As cinco últimas estações da
via sacra, a caminho do Calvário, se localizam já no Brasil republicano. O
índio despojado de sua língua, de seus saberes, é definitivamente
eliminado das narrativas sobre a história do Brasil.
Na 10ª Estação, o índio é
esbofeteado na comemoração do 5° Centenário, em
2000, quando o então Ministro da Cultura, Francisco Weffort, depois de
fazer uma apologia dos bandeirantes, propõe a criação do Museu Aberto do
Descobrimento, incompatível com a historiografia crítica e com o projeto
intelectual de renovação da cultura brasileira, numa vitória inequívoca do
obscurantismo intelectual.
Anos depois, já como
ex-ministro, Weffort publica o livro "Espada, Cobiça e Fé - As
Origens do Brasil". No desenho que faz do
nosso país, ele justifica o calvário dos índios, afirmando que os
bandeirantes faziam "parte de uma cultura na qual a violência na vida
cotidiana e o saqueio na guerra eram recursos habituais. (...)
Sei que os
bandeirantes foram brutais e violentos, mas conquistaram esta terra. Todos
temos uma dívida com eles.

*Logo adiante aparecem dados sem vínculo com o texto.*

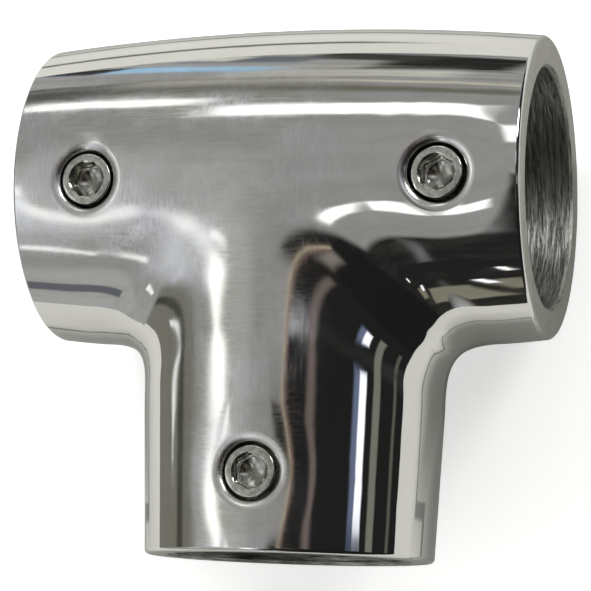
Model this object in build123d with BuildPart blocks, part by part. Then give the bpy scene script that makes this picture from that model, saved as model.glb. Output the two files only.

Então é preciso entendê-los".
Diakui
Abreu
Na 11ª Estação, o índio é ferido de
morte pelo escárnio da senadora Kátia Abreu (PMDB-TO, viche, viche)
em artigo no Caderno Mercado da Folha de São Paulo - Cidadania, e não
apito. Presidente da Confederação Nacional da Agricultura e Pecuária
(CNA), ela repete pela milésima vez que o calvário dos índios se deve
ao "difícil acesso à saúde e não à falta de terra", fingindo
não ver a relação entre uma e outra. Admite, no entanto, que "se o
problema consiste em terra, que sejam compradas a preço de mercado"
pelo Estado brasileiro "com seus próprios meios que são os impostos
extraídos de toda a populaçao brasileira".
Na 12 ª Estação, ela tenta
convencer o índio agonizante que gosta dele e, por isso, "minha
homenagem pessoal aos povos indígenas fiz a cada nascimento de meus filhos
que não por acaso se chamam Irajá, Iratã e Iana". Além das terras, a
senadora se apropria também dos nomes indígenas. Anunciará qualquer dia,
no Caderno Mercado, que vai ao Cartório mudar de Kátia para Diakui Abreu.
Na 13ª Estação, o deputado
federal Osmar Seraglio (PMDB - PR, viche, viche), relator da Proposta de
Emenda Constitucional - a PEC 215 - enfia uma lança no ventre do índio ao
justificar, em artigo na FSP (19/04/14) que o poder de demarcar terras
indígenas deve ser transferido do Executivo para o Congresso Nacional,
atendendo os interesses da bancada ruralista, que torna inviável qualquer
processo de demarcação.
O protagonista da 14ª e última
estação é o deputado federal Luis Carlos Heinze (PP- RS, viche, viche).
Ele apoia a Portaria do Ministério da Justiça que, antes mesmo da
aprovação da PEC 215, já permite a ingerência dos ruralistas nos estudos
sobre demarcação de terras indígenas. Na audiência realizada no município
de Vicente Dutra (RS), Heinze afirma que "índios, quilombolas, gays e
lésbicas são tudo o que não presta".
A partir daqui, a via sacra
continua,desdobrando a agonia lenta e inexorável em outras estações,
colocando em dúvida se um dia haverá ressurreição.